Upper Earnings Limit £50,270 £50,270 Main employee rate below this, upper rate above.
Employee main rate (Category A estimate) 8% 8% Applied between PT and UEL.
Employee upper rate 2% 2% Applied above UEL.
Secondary Threshold (Employer) £9,100 £9,100 Employer NIC generally starts above this threshold.
Employer Class 1 rate 13.8% 13.8% Standard rate for many payroll situations.
Class 4 main rate (self-employed) 6% 6% From lower profits limit to upper profits limit.
Class 4 upper rate 2% 2% Applied above upper profits limit.

How This NIC UK Calculator Works

1) Employee mode

  1. Convert your input to annual earnings (weekly x 52, monthly x 12, or annual directly).
  2. Apply category logic (A as standard, C as no employee NIC, B and J reduced assumptions).
  3. Calculate employee NIC by earnings band.
  4. Optionally estimate employer NIC from the Secondary Threshold upward.
  5. Display annual contribution plus an estimated weekly or monthly equivalent.

2) Self-employed mode

  1. Treat the entered amount as annualized taxable profits.
  2. Apply Class 4 rates by profit band.
  3. Add voluntary Class 2 estimate only if you choose the checkbox.
  4. Show total NIC and remaining post-NIC profit estimate.

The included chart helps you see distribution visually.

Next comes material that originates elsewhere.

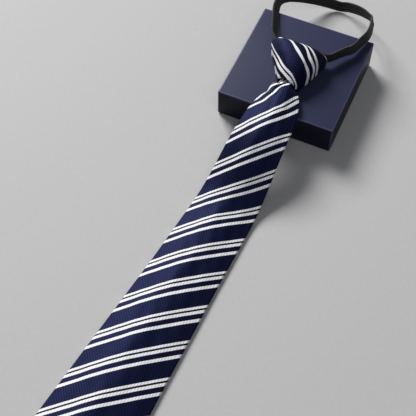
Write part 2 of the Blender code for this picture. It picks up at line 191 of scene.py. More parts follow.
KNOT_COLUMNS = ("left", "left_down", "right", "right_down", "rise")
KNOT_ROWS = (
    (-0.496, 0.064, 0.506, -0.018, 0.90),
    (-0.476, 0.136, 0.500, 0.064, 0.97),
    (-0.430, 0.246, 0.480, 0.213, 1.00),
    (-0.344, 0.410, 0.444, 0.410, 0.98),
    (-0.240, 0.577, 0.414, 0.587, 0.91),
    (-0.142, 0.764, 0.364, 0.782, 0.78),
    (-0.055, 0.910, 0.335, 1.000, 0.57),
)

# The gathered neck, as in the solid. cloth is how much wider the flat cloth is than the gathered one, and
# the pulls are how far its left and right side are pulled into the knot, in stripe periods.
NECK_COLUMNS = ("down", "left", "right", "crown", "lift", "cloth", "left_pull", "right_pull")
NECK_ROWS = (
    (-0.30, 0.56, 0.20, 0.64, 1.00, 1.25, 0.32, 0.30),
    (0.00, 0.58, 0.22, 0.67, 1.00, 1.25, 0.32, 0.30),
    (0.05, 0.78, 0.44, 0.71, 0.98, 1.22, 0.32, 0.30),
    (0.14, 0.81, 0.58, 0.84, 0.90, 1.18, 0.32, 0.29),
    (0.26, 0.79, 0.72, 0.92, 0.70, 1.12, 0.20, 0.25),
    (0.42, 0.93, 0.84, 0.96, 0.40, 1.06, 0.03, 0.19),
    (0.62, 1.02, 0.95, 1.00, 0.12, 1.02, -0.13, 0.12),
    (1.00, 1.05, 1.02, 1.00, 0.00, 1.00, -0.14, 0.00),
    (2.20, 1.06, 1.05, 1.00, 0.00, 1.00, -0.05, 0.00),
    (4.40, 1.00, 1.00, 1.00, 0.00, 1.00, 0.00, 0.00),
)

# Pleats pressed in by the knot: place across at the mouth and where it runs out, length in neck lengths,
# half width across, and depth as a share of the crown.
PLEAT_COLUMNS = ("start", "end", "length", "spread", "depth")
PLEATS = (
    (-0.62, -0.86, 0.95, 0.13, 0.16),
    (-0.10, -0.34, 1.60, 0.20, 0.02),
    (0.46, 0.62, 1.30, 0.20, 0.02),
)

# Where each stripe of the cloth crosses the knot: for an angle round the knot (0 right edge, 90 front,
# 180 left edge), how far down it is the stripe of that phase, and how wide the white stripes are there.
STRIPE_HALF = 0.050               # from a white stripe's middle to its edge, in periods
KNOT_RIB_SQUEEZE = 1.35           # the ribs lie closer where the cloth is wrapped round the knot
KNOT_RIB_DIRECTION = (0.5, 0.86)  # across and down the knot
KNOT_STRIPE_PHASES = (0.0, 0.146, 0.40, 1.0, 1.146, 1.40)
KNOT_STRIPE_COLUMNS = ("angle", "first", "second", "lone", "next_first", "next_second", "next_lone", "width")
KNOT_STRIPE_ROWS = (
    (-60, 0.54, 0.68, 0.90, 1.45, 1.55, 1.80, 0.080),
    (0, 0.457, 0.575, 0.737, 1.06, 1.12, 1.25, 0.076),
    (15, 0.446, 0.545, 0.712, 1.01, 1.06, 1.18, 0.070),
    (38, 0.390, 0.496, 0.662, 0.975, 1.02, 1.12, 0.066),
    (60, 0.268, 0.414, 0.595, 0.945, 1.00, 1.08, 0.070),
    (86, -0.025, 0.115, 0.440, 0.893, 0.970, 1.06, 0.088),
    (110, -0.48, -0.32, 0.060, 0.827, 0.920, 1.04, 0.110),
    (130, -0.76, -0.58, -0.260, 0.735, 0.862, 1.04, 0.100),
    (150, -0.98, -0.80, -0.500, 0.565, 0.755, 0.990, 0.112),
    (165, -1.26, -1.08, -0.780, 0.360, 0.610, 0.910, 0.135),
    (180, -1.52, -1.34, -1.040, 0.120, 0.410, 0.770, 0.150),
    (240, -2.20, -2.02, -1.720, -0.70, -0.40, -0.05, 0.160),
)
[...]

Many users find this useful when comparing contract rates, salary sacrifice impact, or transitioning from PAYE employment to self-employment.

Illustrative Comparison Data: Employee NIC by Salary

Using Category A assumptions and annual thresholds, the following examples show how NIC scales with gross annual salary. These are direct calculations from the statutory bands and are useful for planning:

Gross annual salary Estimated employee NIC Approx effective NIC rate on full salary Estimated net after employee NIC only
£20,000 £594.40 2.97% £19,405.60
£30,000 £1,394.40 4.65% £28,605.60
£50,000 £2,994.40 5.99% £47,005.60
£60,000 £3,210.60 5.35% £56,789.40
£100,000 £4,010.60 4.01% £95,989.40

Notice how the effective NIC rate rises and then eases at higher earnings. That pattern occurs because the upper band rate is lower than the main band rate. This is why a clear calculator matters: the system is progressive by threshold, but not linear as a flat percentage.

Most Common NIC Calculator Mistakes

  • Confusing tax and NIC: Income Tax and NIC are separate calculations with different bands and rules.
  • Using wrong period assumptions: Monthly input compared with annual output can lead to misreading results.
  • Ignoring category letters: Category C, B, or J can materially change employee contributions.
  • Forgetting employer cost: If you run a business, employer NIC is critical to true employment cost.
  • Not checking your record: Contribution gaps can affect State Pension outcomes.

When to Use a NIC Estimate Versus Payroll-Exact Figures

Use estimates when you are modeling scenarios: salary negotiation, shift from perm to contract, pension contribution planning, side-business forecasting, or annual budgeting. Use payroll-exact figures when processing live pay runs, issuing payslips, handling statutory payments, or finalizing year-end submissions. If precision is required for compliance, use HMRC-recognized payroll software and current HMRC tables.

Practical planning checklist

  1. Run your current salary through the calculator.
  2. Run a proposed salary or day rate through the same tax year assumptions.
  3. Compare employee-only deduction and employer-inclusive cost.
  4. For self-employment, estimate Class 4 and evaluate voluntary Class 2 for contribution record strength.
  5. Recheck once official tax-year updates are confirmed.

Self-Employed Users: Why NIC Forecasting Is Essential

Self-employed people often focus on Income Tax and miss NIC timing until payment deadlines approach. A robust NIC UK calculator helps you reserve cash monthly and avoid underestimating liabilities. It also helps evaluate pricing decisions. If your profit changes by a few thousand pounds, your NIC outcome can shift because you move further into, or beyond, the main contribution band. Pair your NIC estimate with a broader tax plan and keep records throughout the year.

If you are uncertain about eligibility for credits or future pension impact, review official pension and NI policy information at GOV.UK New State Pension guidance. Government policy pages are the best source for up-to-date eligibility thresholds and record requirements.

Policy Awareness and Year-to-Year Change

NIC policy can change with fiscal events. Rate shifts, threshold freezes, and specific relief adjustments can all alter outcomes. For example, recent years have included significant changes to employee and self-employed rates. Even if your earnings stay flat, your deductions may move because the policy moved. The safest routine is:

  • Review assumptions at the start of each tax year.
  • Recalculate after any Budget statement affecting NIC.
  • Cross-check with GOV.UK before relying on figures for contracts or payroll commitments.

Final Takeaway

A high-quality NIC UK calculator should do more than output one number. It should show what is happening by band, account for worker type, and help you compare scenarios confidently. Use the calculator above as a planning engine, then validate with official sources before submission or payroll processing. For personal finance, hiring decisions, and self-employment cashflow, this one habit can materially improve forecasting accuracy.

Important: This page provides educational estimates, not regulated tax advice. For complex cases (multiple jobs, director calculations, contracted-out history, relief eligibility, or non-standard category treatment), consult a qualified UK tax professional and current HMRC guidance.